**STATED PROBLEM**
From the first line of the data below, repeat each line exactly until you reach the line with "return list(zip(y, face))"; include that line too.

╭──

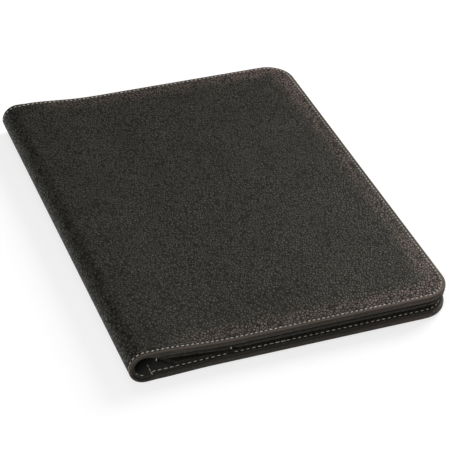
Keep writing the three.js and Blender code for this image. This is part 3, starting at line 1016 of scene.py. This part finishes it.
def spine_profile(half, outer, inner, radius, insets, rows, sewn=False):
    """A closed profile: over the outer face from the low edge to the high one, and back inside."""
    y = np.concatenate([-half + np.array(insets[::-1]), rows[1:-1], half - np.array(insets)])
    inset = half - np.abs(y)
    dip = groove(inset) if sewn else 0 * inset
    face = outer + dip + round_over(inset, radius)
    back = inner - round_over(inset, radius) - INNER_GROOVE * dip
    return list(zip(y, face)) + list(zip(y[::-1], back[::-1]))


def hinge_blend(piece):
    """Bakes the piece's placement into its mesh."""
    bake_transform(piece)


def spine_pieces():
    rows = -HALF_HEIGHT + CROWN_WIDTH + 2 * (HALF_HEIGHT - CROWN_WIDTH) * ROWS
    skin_profile = spine_profile(HALF_HEIGHT, 0.0, SPINE_LEATHER, HEM_RADIUS, OUTER_INSETS, rows,
                                 sewn=True)
    top = SPINE_LEATHER + LAYER_GAP
    insets = [INNER_CORE] + in_mm(6, 2, 0.5, 0.1, 0)
    rows = np.linspace(INNER_CORE - INNER_HALF, INNER_HALF - INNER_CORE, LINING_STEPS)
    inner_profile = spine_profile(INNER_HALF, top, top + SPINE_LINING, 0.3 * MM, insets, rows)
    for part, start in SPINE_HALVES:
        mesh = band("spine_skin_" + part, start, skin_profile)
        skin = add_piece(mesh, "leather")
        mark_edges(skin)
        inner = add_piece(band("spine_inner_" + part, start, inner_profile), "lining")
        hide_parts("spine_leather")
        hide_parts("spine_lining")
        hinge_blend(skin)
        hinge_blend(inner)


def pen_loop():
    """An elastic band bent into a loop, with its tail sewn to the pocket's edge."""
    floor, outer = LOOP_LOW.z, (LOOP_HIGH.z - LOOP_LOW.z) / 2
    x, z = LOOP_LOW.x + outer, floor + outer
    ys = np.linspace(LOOP_LOW.y, LOOP_HIGH.y, 8 * LOOP_RIBS + 1)
    ripple = np.abs(np.sin((ys - ys[0]) / (ys[-1] - ys[0]) * math.pi * LOOP_RIBS))
    edge = round_over(np.minimum(ys - ys[0], ys[-1] - ys), LOOP_ROUND)
    sunk = RIB_HEIGHT * (1 - ripple) + edge
    build = Builder()

    def profile(ends, flat):
        row = [np.stack(np.broadcast_arrays(end_x, ys, end_z), -1) for end_x, end_z in ends]
        row = np.concatenate([row[0], row[1][::-1]])
        return build.add(row, np.stack([np.full(len(row), flat), row[:, 1]], -1))

    loops = []
    for turn in np.linspace(0, 2 * math.pi, LOOP_STEPS + 1)[:-1]:
        reaches = outer - sunk, outer - LOOP_BAND + sunk
        ends = [(x + reach * math.cos(turn), z + reach * math.sin(turn)) for reach in reaches]
        loops.append(profile(ends, turn * outer))
    build.sheet(loops + loops[:1])
    tail = [profile([(end, floor + LOOP_BAND - sunk), (end, floor + sunk)], end)
            for end in np.linspace(x, LOOP_HIGH.x, TAIL_STEPS + 1)]
    build.sheet(tail)
    build.cap(tail)
    piece = add_piece(build.mesh("pen_loop_band"), "elastic")
    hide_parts("pen_loop")
    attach(piece, "back_cover")


def pad_pages():
    """The pad's sheets, each a little out of line with the next."""
    rng = np.random.default_rng(7)
    build = Builder()
    thick = (SHEETS_HIGH.z - SHEETS_LOW.z) / PAGES
    square = (0, 0), (1, 0), (1, 1), (0, 1)
    for i in range(PAGES):
        slip = rng.uniform(0, PAGE_SLIP, 4)
        x = [SHEETS_LOW.x + slip[0], SHEETS_HIGH.x - slip[1]]
        y = [SHEETS_LOW.y + slip[2], SHEETS_HIGH.y - slip[3] * 0.2]
        z = [SHEETS_LOW.z + i * thick, SHEETS_LOW.z + (i + PAGE_FILL) * thick]
        corners = np.array([(x[a], y[b], z[c]) for c in (0, 1) for a, b in square])
        ids = build.add(corners, corners[:, :2])
        build.strip(ids[:4], ids[4:], closed=True)
        build.faces.append(tuple(ids[:4]))
        build.faces.append(tuple(ids[4:]))
    piece = add_piece(build.mesh("pad_pages"), "paper")
    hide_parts("pad_sheets")
    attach(piece, "writing_pad")


# Seams of the covers, the spine's ends and the pockets


def sew(name, side, path, surface, seed, **looks):
    piece = add_piece(stitches(name, side, path, surface, seed, **looks), "thread")
    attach(piece, side + "_cover")


def inner_surface(side, across, along):
    """Depth of what the inner seams lie on: the turned edge, the lining, a pocket panel or the card
    strip."""
    if abs(along) > INNER_HALF:
        return float(hem_face(across, along, HALF_HEIGHT - abs(along)))
    if side == "back" and along > POCKET_HIGH.y:
        return float(lining_face(across)) - PRESSED
    if across < PANEL_START[side]:
        return float(lining_face(across))
    floor, rolled = pocket_floor, pocket_roll if side == "front" else no_roll
    if side == "front" and across < STRIP_END:
        floor, rolled = strip_floor, strip_roll
    return float(floor(across) + pocket_thickness(across) + rolled(across))


def inner_seams(side):
    """The seam round the inner panels, and those that hold their edges along the gutter. The front
    also has tacks at its panels' ends, the back an oversewn stretch and bar tacks."""
    start = PANEL_START[side]
    surface = lambda across, along: inner_surface(side, across, along)
    gaps = (start, START_CLEARANCE), (STRIP_END, STRIP_CLEARANCE)
    path = [spot for spot in seam_path(INNER, INNER_INSET, INNER_PITCH)
            if all(abs(spot[0] - edge) > clearance for edge, clearance in gaps)]
    line, tacks = start + PANEL_SEAM, []
    if side == "front":
        far = INNER_HALF - SEAM_END
        for across in (line, STRIP_END - PANEL_SEAM):
            path += straight_path(across, -far, across, far, INNER_PITCH)
            deep = inner_surface(side, across, far)
            tacks += [(across, way * FRONT_HALF, deep - TACK_LENGTH, deep) for way in (-1, 1)]
    else:
        row = INNER_INSET - INNER_HALF
        path += straight_path(OVERSEWN[0], row, OVERSEWN[1], row, INNER_PITCH)
        edge = HALF_HEIGHT - SEAM_END
        for foot in (-edge, edge - BAR_TACK):
            path += straight_path(line, foot, line, foot + BAR_TACK, INNER_PITCH)
    sew(side + "_inner_stitches", side, path, surface, 5, tacks=tacks, **INNER_LOOKS)


def spine_seams(part, start, where, reach, pitch, depth, middle_depth, slot, looks):
    """The seams at the two ends of half the spine, on one of its faces."""
    path = []
    for along in (-reach, reach):
        path += straight_path(start, along, start + QUARTER_TURN, along, pitch)
    name = "spine_" + where + "_stitches_" + part
    mesh = stitches(name, "front", path, lambda across, along: depth, **looks)
    hinge_blend(add_piece(mesh, "thread"))


def seams():
    for side in ("front", "back"):
        outer = outer_face(side)
        surface = lambda across, along: float(outer(across, along, STITCH_INSET))
        path = seam_path(COVER, STITCH_INSET, STITCH_PITCH)
        sew(side + "_outer_stitches", side, path, surface, 3)
        inner_seams(side)
    inner_depth = SPINE_LEATHER + LAYER_GAP + SPINE_LINING
    for half in SPINE_HALVES:
        spine_seams(*half, "outer", HALF_HEIGHT - STITCH_INSET, STITCH_PITCH, GROOVE,
                    SPINE_LEATHER / 2, "spine_leather", {"seed": 9})
        spine_seams(*half, "inner", INNER_HALF - INNER_INSET, SPINE_PITCH, inner_depth,
                    inner_depth, "lining", {"seed": 4, **INNER_LOOKS})


for side in ("back", "front"):
    cover_skin(side)
    cover_foam(side)
    inner_lining(side)
pad_pocket()
document_pocket()
card_strip()
spine_pieces()
pen_loop()
pad_pages()
seams()
for node, material in (("back_board", "board"), ("front_board", "board"), ("pad_backing", "card"),
                       ("pad_binding", "tape")):
    for slot in frame["nodes"][node].material_slots:
        slot.link = "OBJECT"
        slot.material = MATERIALS[material]

# Floor, lights and camera
FLOOR_REACH = 6.0
FLOOR_Z = -0.3 * MM
FLOOR_COLOUR = (0.42, 0.42, 0.42, 1)
FLOOR_GLOW = 0.7
WORLD_LIGHT = 0.15


def floor():
    """A pale floor that looks white to the camera, apart from the shadow on it."""
    mesh = bpy.data.meshes.new("floor")
    r = FLOOR_REACH
    mesh.from_pydata([(-r, -r, 0), (r, -r, 0), (r, r, 0), (-r, r, 0)], [], [(0, 1, 2, 3)])
    piece = add_object(mesh)
    piece.location.z = FLOOR_Z
    s = Shader("white_floor")
    seen = s.node("ShaderNodeLightPath").outputs
    share = s.math("ADD", seen["Is Camera Ray"], seen["Is Glossy Ray"])
    share = s.math("ADD", share, seen["Is Transmission Ray"], clamp=True)
    mesh.materials.append(s.finish(
        Base_Color=FLOOR_COLOUR, Roughness=0.9, Specular_IOR_Level=0.1,
        Emission_Color=(1, 1, 1, 1), Emission_Strength=s.math("MULTIPLY", share, FLOOR_GLOW)))


def lamp(name, spot, target, size, power):
    light = bpy.data.lights.new(name, "AREA")
    light.shape = "DISK"
    light.size = size
    light.energy = power
    holder = add_object(light)
    holder.location = spot
    holder.rotation_euler = (Vector(target) - Vector(spot)).to_track_quat("-Z", "Y").to_euler()


def sky():
    world = bpy.data.worlds.new("studio")
    world.use_nodes = True
    background = world.node_tree.nodes["Background"]
    background.inputs["Color"].default_value = (1, 1, 1, 1)
    background.inputs["Strength"].default_value = WORLD_LIGHT
    bpy.context.scene.world = world


# The camera was fitted to the object's outline in the photograph.
CAMERA_AZIMUTH = math.radians(-21.866)
CAMERA_ELEVATION = math.radians(36.225)
CAMERA_ROLL = math.radians(2.211)
CAMERA_DISTANCE = 1.3916
CAMERA_TARGET = (-0.0006, -0.02405, 0.010)
CAMERA_LENS = 147.41
CAMERA_SENSOR = 36
CAMERA_CLIP = (0.05, 30)


def camera():
    data = bpy.data.cameras.new("camera")
    data.lens = CAMERA_LENS
    data.sensor_width = CAMERA_SENSOR
    data.clip_start, data.clip_end = CAMERA_CLIP
    holder = add_object(data)
    az, el = CAMERA_AZIMUTH, CAMERA_ELEVATION
    back = Vector((math.sin(az) * math.cos(el), -math.cos(az) * math.cos(el), math.sin(el)))
    right = (-back).cross(Vector((0, 0, 1))).normalized()
    up = right.cross(-back)
    c, s = math.cos(CAMERA_ROLL), math.sin(CAMERA_ROLL)
    right, up = right * c + up * s, up * c - right * s
    holder.matrix_world = Matrix((right, up, back)).transposed().to_4x4()
    holder.location = Vector(CAMERA_TARGET) + back * CAMERA_DISTANCE
    bpy.context.scene.camera = holder


floor()
sky()
lamp("key", (0.9, 0.4, 0.7), (0.02, -0.03, 0.02), 0.7, 11.5)
lamp("fill", (-0.9, -1.0, 0.9), (0, 0, 0), 1.0, 9)
lamp("top", (-0.3, 0.5, 1.8), (0, 0, 0), 1.0, 3)
camera()
bpy.context.scene.view_settings.view_transform = "Standard"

╰──

**RESPONSE**
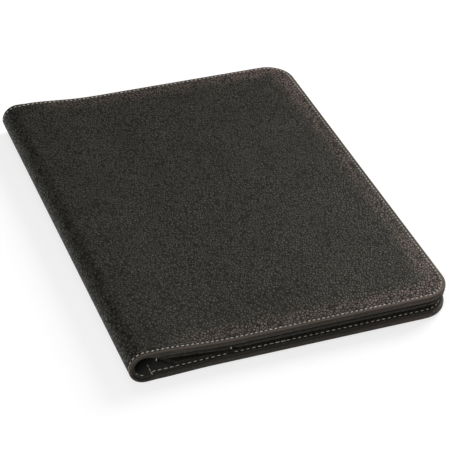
Keep writing the three.js and Blender code for this image. This is part 3, starting at line 1016 of scene.py. This part finishes it.
def spine_profile(half, outer, inner, radius, insets, rows, sewn=False):
    """A closed profile: over the outer face from the low edge to the high one, and back inside."""
    y = np.concatenate([-half + np.array(insets[::-1]), rows[1:-1], half - np.array(insets)])
    inset = half - np.abs(y)
    dip = groove(inset) if sewn else 0 * inset
    face = outer + dip + round_over(inset, radius)
    back = inner - round_over(inset, radius) - INNER_GROOVE * dip
    return list(zip(y, face)) + list(zip(y[::-1], back[::-1]))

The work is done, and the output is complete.